Star Tribune classical music critic, Terry Blain noted the music's lyricism writing, "Puckett’s music cast something of a halo around Shoeless Joe as he wrestled with the moral complexities of his situation. Tenor Joshua Dennis looked the part as the conflicted slugger, singing ardently in the soaringly lyrical music Puckett gave him for moments of introspection." Blain also found the show's social commentary compelling: "If ultimately “The Fix” veered somewhat precariously between entertainment and social analysis, it did raise serious questions about the role power and money continue to play in professional sports. For that, and for Puckett's playful, eerily suggestive music, “The Fix” is definitely worth seeing."

Lavender (magazine) critic John Townsend noted the strength of the "multiracial cast playing characters who were actual Caucasian persons a century ago" and found the show to be "one of those operas where you can just bathe in the waves of the music."

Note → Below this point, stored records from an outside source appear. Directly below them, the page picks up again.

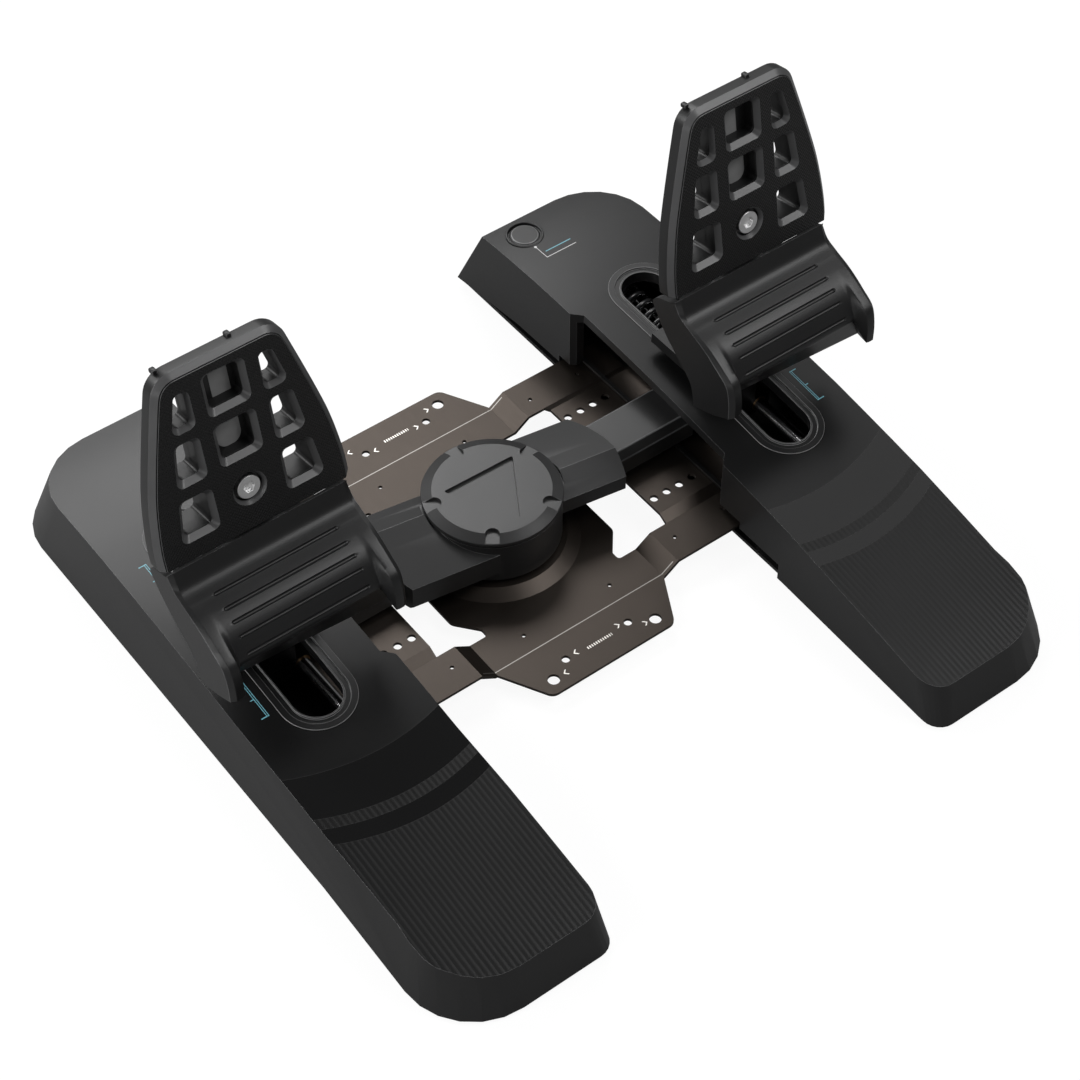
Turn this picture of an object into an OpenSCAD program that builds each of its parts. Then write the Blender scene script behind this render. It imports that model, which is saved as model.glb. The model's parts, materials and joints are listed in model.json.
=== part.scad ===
/* [Layout] */
// Distance between the centre lines of the two pedals
pedal_spacing = 320; // [310:1:335]
// How far each housing can be set in towards the hub
width_travel = 27.5; // [0:0.5:27.5]
// Angle that the rocker swings each way from the middle
swing_angle = 14; // [5:0.5:14]
// Running gap between flat faces of pieces that slide
slide_gap = 0.5; // [0.3:0.1:0.8]
// Running gap round a shaft in its own bush, measured on the radius
shaft_gap = 0.05; // [0.02:0.01:0.09]

/* [Base plate] */
// Thickness of the steel sheet
sheet_t = 2; // [1.5:0.1:2.5]
// Height of the middle sheet's top face above the floor
plate_top = 8; // [7:0.5:10]
// Reach of the two tongues in front of and behind the hub
tongue_reach = 112; // [110:1:120]
// Half width of a tongue where the side strips leave it
tongue_half = 58; // [57:0.5:62]
// Half width of a tongue at its rounded end
tongue_tip_half = 42; // [41:0.5:48]
// Height that the side strips stand above the middle sheet
strip_rise = 7; // [6:0.5:9]
// Length of the bend between the middle sheet and a side strip
bend_run = 10; // [8:0.5:12]
// Distance from the middle to the outer edge of the side strips
strip_reach = 82.6; // [81:0.2:83.6]
// Distance from the middle to the inner edge of the side strips
strip_inner = 57; // [55:0.5:60]
// Height that the raised panels stand above the side strips
panel_rise = 3.3; // [2:0.1:4]
// Distance from the hub axis to the inner edge of the raised panels
panel_inner = 80; // [79:0.5:82]
// Length of hidden wing beyond the inner wall of a housing
wing_cover = 28; // [20:1:30]
// Distance between two holes of a width setting row
row_pitch = 9.2; // [8:0.1:9.4]
// Number of holes in a width setting row
row_count = 4; // [2:1:4]
// Radius of a hole in a width setting row
row_hole_r = 2.4; // [1.5:0.1:2.8]
// Distance from the middle to a width setting row
row_offset = 40.2; // [38:0.1:42]
// Spacing across the part of the outer fixing holes
fix_outer_w = 70.6; // [66:0.1:72]
// Spacing along the part of the outer fixing holes
fix_outer_l = 206.4; // [200:0.1:208]
// Radius of the outer fixing holes
fix_outer_r = 3.5; // [2.5:0.1:4]
// Spacing across the part of the inner fixing holes
fix_inner_w = 43.2; // [38:0.1:46]
// Spacing along the part of the inner fixing holes
fix_inner_l = 192; // [186:0.1:196]
// Radius of the inner fixing holes
fix_inner_r = 2.4; // [1.5:0.1:3]
// Outer radius of the pressed boss round the hub
boss_r = 50; // [48:0.5:52]
// Radius of the flat top of the pressed boss
boss_flat_r = 42.5; // [41:0.5:45]
// Height of the pressed boss above the middle sheet
boss_h = 4.5; // [3.5:0.1:6]

/* [Hub] */
// Radius of the steel post
post_r = 10; // [8:0.5:11]
// Radius of the post's flange under the boss
flange_r = 34; // [30:0.5:38]
// Thickness of the post's flange
flange_t = 4; // [3:0.2:4.4]
// Wall of the two bushes
bush_t = 3; // [2:0.2:4]
// Length of each bush
bush_l = 6; // [4:0.5:7]
// Radius of the drum
drum_r = 39.4; // [38:0.2:41]
// Gap between the boss and the drum
drum_lift = 2.5; // [2:0.1:3.5]
// Height of the drum
drum_h = 27; // [26:0.2:29]
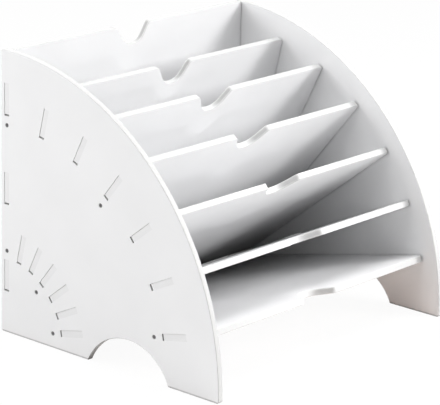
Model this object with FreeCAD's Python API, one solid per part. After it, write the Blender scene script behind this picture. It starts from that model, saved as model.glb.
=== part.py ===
import FreeCAD, Part
import math
import os

# Fan-shaped desktop sorter, cut from one thickness of white board.
# Two quarter-disc sides stand on the desk. A back panel, five dividers and a
# bottom shelf run between them, spread like a fan about a line at the foot of
# the back panel. Every cross panel has tenons that pass through slots in the
# sides, and small countersunk screws hold the back panel, the middle divider
# and the bottom shelf.
#
# Frame: +X to the right, +Y to the rear, +Z up, millimetres. The origin is on
# the floor, at the middle of the width and of the depth.
# u is measured forward from the rear edge, v up from the floor, and r outward
# from the fan line, along a panel.

# ---- driving dimensions ---------------------------------------------------
board = 6.0                  # thickness of every panel
side_radius = 270.0          # quarter disc: height and depth of a side
side_corner_radius = 2.5     # the quarter disc's three corners
inner_width = 316.0          # clear width between the sides, for A4 sheets
eased_edge = 0.5             # chamfer that takes the sharpness off cut edges

arch_width = 98.0            # foot arch in a side's floor edge
arch_height = 31.5
arch_centre_u = 162.0

divider_count = 5            # slanted dividers between bottom shelf and back panel
divider_front_r = 247.0      # front edge of a divider, from the fan line
divider_rear_gap = 0.1       # between the rear corners of neighbouring panels
tenon_length = 27.0
tenon_inset = 31.2           # front edge to the middle of the outer tenon
tenon_pitch = 128.6          # outer tenon to inner tenon

back_setback = 4.5           # side's rear edge to the back panel's rear face
back_floor_gap = 11.0        # floor to the back panel's lower edge
back_tenon_length = 29.0
back_tenon_inset = 45.3

tenon_recess = 0.35          # tenon's end below the side's outer face
slot_clearance = 0.25        # above a tenon, which rests on its slot's lower face
slot_far_gap = 0.15          # at the slot's end away from the fan line
slot_near_gap = 1.65         # at the slot's end nearest the fan line

corner_radius = 4.0          # the two exposed corners of a panel
notch_width = 45.0           # finger notch at the panel's front edge
notch_floor_width = 20.0
notch_depth = 19.0
notch_lip_radius = 5.0
notch_floor_radius = 16.0

screw_shank_d = 2.2
screw_head_d = 3.8
screw_length = 20.0
screw_tip_length = 3.0
head_sink = 0.4              # head's top below the side's outer face
shank_clearance = 0.15       # round the shank, in the side
pilot_extra_depth = 1.0      # pilot hole beyond the screw's tip
screw_gap = 10.2             # slot's end to the screw's axis, dividers
back_screw_gap = 8.7         # slot's end to the screw's axis, back panel

# ---- derived places -------------------------------------------------------
fan_step_deg = 90.0 / (divider_count + 2)
half_step = math.radians(fan_step_deg / 2.0)
fan_u = back_setback + board / 2.0
rear_y = side_radius / 2.0
inner_x = inner_width / 2.0
outer_x = inner_x + board
tenon_reach = board - tenon_recess
divider_rear_r = (board / 2.0 + divider_rear_gap / (2.0 * math.cos(half_step))) / math.tan(half_step)
back_front_u = back_setback + board
back_top = math.sqrt(side_radius ** 2 - back_front_u ** 2)
overlap = 1.0                # how far a fused or cut form runs into its neighbour
level_tolerance = 1e-6       # an edge this close to a plane lies on it

divider_tenons = [
    divider_front_r - tenon_inset - tenon_pitch,
    divider_front_r - tenon_inset,
]
back_tenons = [
    back_floor_gap + back_tenon_inset,
    (back_floor_gap + back_top) / 2.0,
    back_top - back_tenon_inset,
]


def vec(x, y, z):
    """A point or a direction."""
    return FreeCAD.Vector(x, y, z)


def mirrored(shape):
    """The same shape on the other side of the sorter's middle plane."""
    return shape.mirror(vec(0.0, 0.0, 0.0), vec(1.0, 0.0, 0.0))


# ---- flat outlines ---------------------------------------------------------
def corner_arc(before, corner, after, radius):
    """Tangent arc that rounds one corner, as its start, middle and end."""
    back = (before - corner).normalize()
    ahead = (after - corner).normalize()
    half = back.getAngle(ahead) / 2.0
    run = radius / math.tan(half)
    bisector = (back + ahead).normalize()
    middle = corner + bisector * (radius / math.sin(half) - radius)
    return corner + back * run, middle, corner + ahead * run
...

Opera critic Basil Considine criticized the text setting of The Fix, noting the unnatural rhythms in the recitative. He described the opera's musical idiom as "not anchored in common practice tonality, but not altogether far from it, either" and identified a central love motif. The Pioneer Press's Rob Hubbard noted Puckett “makes interesting use of the orchestra and has a cinematic flair for swells and surges of emotion, but it’s easy to tell that this is his first opera, for he rarely puts his best melodies into the mouths of the singers." Hubbard critiqued the libretto as "indecisive about whether to...be about real human frailty or something mythically American and bigger than us all." The Wall Street Journal panned the opera, describing it as a "minor-league effort" that "struck out".